##### MATERIAL PROVIDED

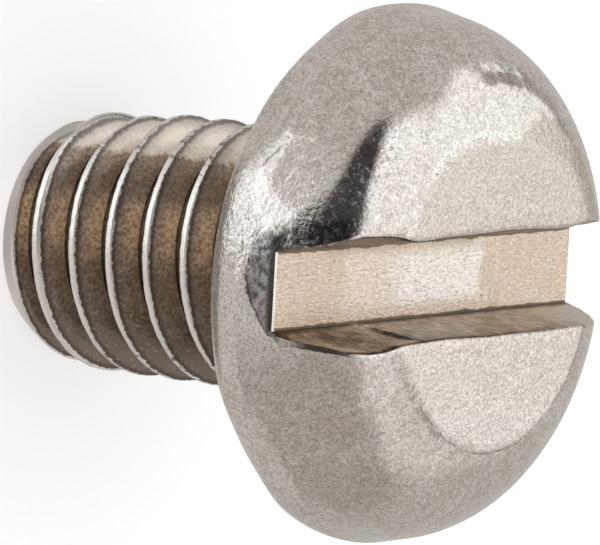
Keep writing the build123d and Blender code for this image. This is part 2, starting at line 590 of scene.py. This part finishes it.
class Metal(Nodes):
    """A metal's nodes, with named measures of the place on the screw, in mm and degrees."""

    def __init__(self, name, noises):
        self.material = bpy.data.materials.new(name)
        self.material.use_nodes = True
        super().__init__(self.material.node_tree)
        self.shader = self.add("ShaderNodeBsdfPrincipled", {"Metallic": 1.0})
        self.add("ShaderNodeOutputMaterial", {"Surface": self.shader.outputs[0]})
        place = self.scaled(self.add("ShaderNodeTexCoord").outputs["Object"], 1 / MM, 1 / MM, 1 / MM)
        x, y, z = self.add("ShaderNodeSeparateXYZ", {"Vector": place}).outputs
        flat = self.add("ShaderNodeVectorMath", {0: place, 1: (1, 1, 0)}, operation="MULTIPLY").outputs[0]
        radius = self.add("ShaderNodeVectorMath", {0: flat}, operation="LENGTH").outputs["Value"]
        turn = self.math("DEGREES", self.math("ARCTAN2", y, x))
        self.measures = {"x": x, "y": y, "z": z, "radius": radius, "turn": turn}
        for measure, (stretch, *settings) in noises.items():
            vector = self.scaled(place, *stretch) if stretch else place
            self.measures[measure] = self.noise(vector, *settings)

    def __getitem__(self, name):
        """A measure, or its size where the name stands between bars."""
        value = self.measures[name.strip("|")]
        return self.math("ABSOLUTE", value) if name.startswith("|") else value

    def __setitem__(self, name, value):
        self.measures[name] = value

    def sums(self, table):
        """Adds measures that are a constant plus other measures times factors."""
        for name, (value, factors) in table.items():
            for other, factor in factors.items():
                value = self.total(value, self.product(self[other], factor))
            self[name] = value

    def area(self, limits):
        """The product of limits: a soft one is a measure, where it is 0 and where it is 1."""
        parts = []
        for limit in limits:
            if isinstance(limit, tuple):
                limit = self.ramp(self[limit[0]], *limit[1:])
            elif isinstance(limit, str):
                limit = self[limit]
            parts.append(limit)
        return self.product(*parts)

    def coated(self, base, coats):
        """A colour under coats, each with the area that it covers, the lowest one first."""
        if isinstance(base, tuple):
            base = colour(*base)
        for limits, tone in coats:
            base = self.mix(self.area(limits), base, colour(*tone))
        return base

    def finish(self, base, rough, reliefs):
        """Sets colour, roughness and reliefs, each a height and a depth in mm, and returns the material."""
        self.feed(self.shader.inputs["Base Color"], base)
        self.feed(self.shader.inputs["Roughness"], rough)
        normal = None
        for height, depth in reliefs:
            normal = self.bump(height, depth, normal)
        self.feed(self.shader.inputs["Normal"], normal)
        return self.material


# In the tables below, a noise has a stretch or None, then its scale, detail and roughness. A sum
# has a constant and the factors of other measures. A coat has its limits and its colour, and a
# limit has a measure, the two values between which it changes, and from what to what if that
# isn't 0 to 1. A bare number in the limits is a strength.

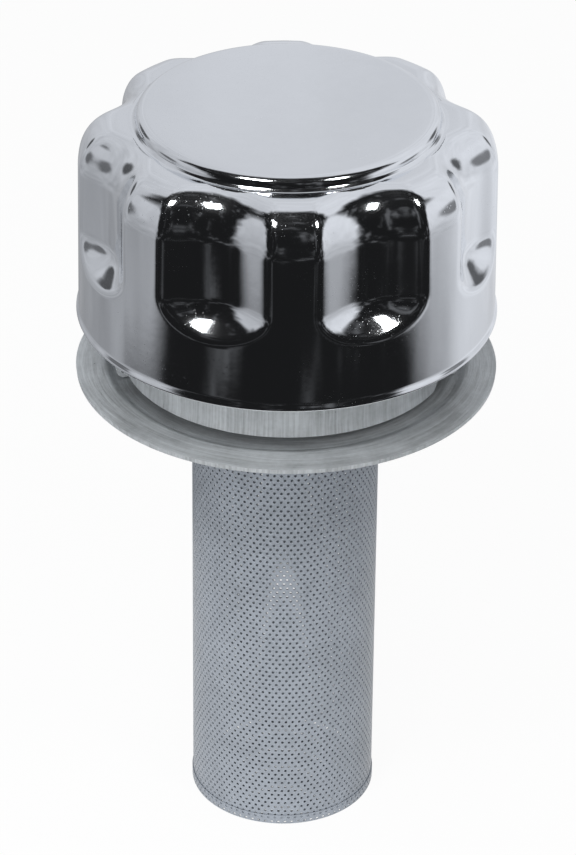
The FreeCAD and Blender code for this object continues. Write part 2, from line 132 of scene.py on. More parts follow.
class CapSizes(bpy.types.PropertyGroup):
    """The cap's sizes. Each name, with its underscores as spaces, is an input of the cap's tree"""
    lip_bottom: FloatProperty(name="Lip bottom", description="Height of the cap's lower edge",
                              default=0.0134, unit="LENGTH")
    lip_height: FloatProperty(name="Lip height", description="Height of the rolled lip",
                              default=0.0016, unit="LENGTH")
    lip_radius: FloatProperty(name="Lip radius", description="Radius of the rolled lip",
                              default=0.04115, unit="LENGTH")
    foot_radius: FloatProperty(name="Wall foot radius", description="Radius of the wall above the lip",
                               default=0.0407, unit="LENGTH")
    head_radius: FloatProperty(name="Wall head radius", description="Radius of the wall under the shoulder",
                               default=0.0403, unit="LENGTH")
    shoulder_start: FloatProperty(name="Shoulder start", description="Height where the shoulder begins",
                                  default=0.04465, unit="LENGTH")
    shoulder_rise: FloatProperty(name="Shoulder rise", description="Height of the shoulder's bend",
                                 default=0.0093, unit="LENGTH")
    shoulder_reach: FloatProperty(name="Shoulder reach", description="How far the shoulder comes in",
                                  default=0.0076, unit="LENGTH")
    flute_count: IntProperty(name="Flutes", description="Number of flutes round the wall", default=8, min=3)
    flute_angle: FloatProperty(name="First flute", description="Angle of the first flute from the front",
                               default=math.radians(24.7), subtype="ANGLE")
    flute_depth: FloatProperty(name="Flute depth", description="Depth of a flute at its middle",
                               default=0.0042, unit="LENGTH")
    flute_radius: FloatProperty(name="Flute radius", description="Radius of the round scoop",
                                default=0.0165, unit="LENGTH")
    flute_blend: FloatProperty(name="Flute blend", description="Width of the soft edge of a flute",
                               default=0.005, unit="LENGTH")
    flute_floor: FloatProperty(name="Flute floor", description="Height where a flute starts to run out",
                               default=0.0332, unit="LENGTH")
    flute_runout: FloatProperty(name="Flute runout", description="Height over which a flute runs out",
                                default=0.008, unit="LENGTH")
    disc_radius: FloatProperty(name="Disc radius", description="Radius of the raised disc",
                               default=0.02925, unit="LENGTH")
    disc_top: FloatProperty(name="Disc top", description="Height of the raised disc",
                            default=0.0564, unit="LENGTH")
    disc_edge: FloatProperty(name="Disc edge", description="Radius of the disc's rounded edge",
                             default=0.00185, unit="LENGTH")
    disc_foot: FloatProperty(name="Disc foot", description="Radius of the hollow at the disc's foot",
                             default=0.0006, unit="LENGTH")
    sheet: FloatProperty(name="Sheet", description="Thickness of the cap's sheet", default=0.0009,
                         unit="LENGTH")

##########

TASK ▸ Copy all lines from the material that hold "this".

RESULT ▸
Keep writing the build123d and Blender code for this image. This is part 2, starting at line 590 of scene.py. This part finishes it.
The FreeCAD and Blender code for this object continues. Write part 2, from line 132 of scene.py on. More parts follow.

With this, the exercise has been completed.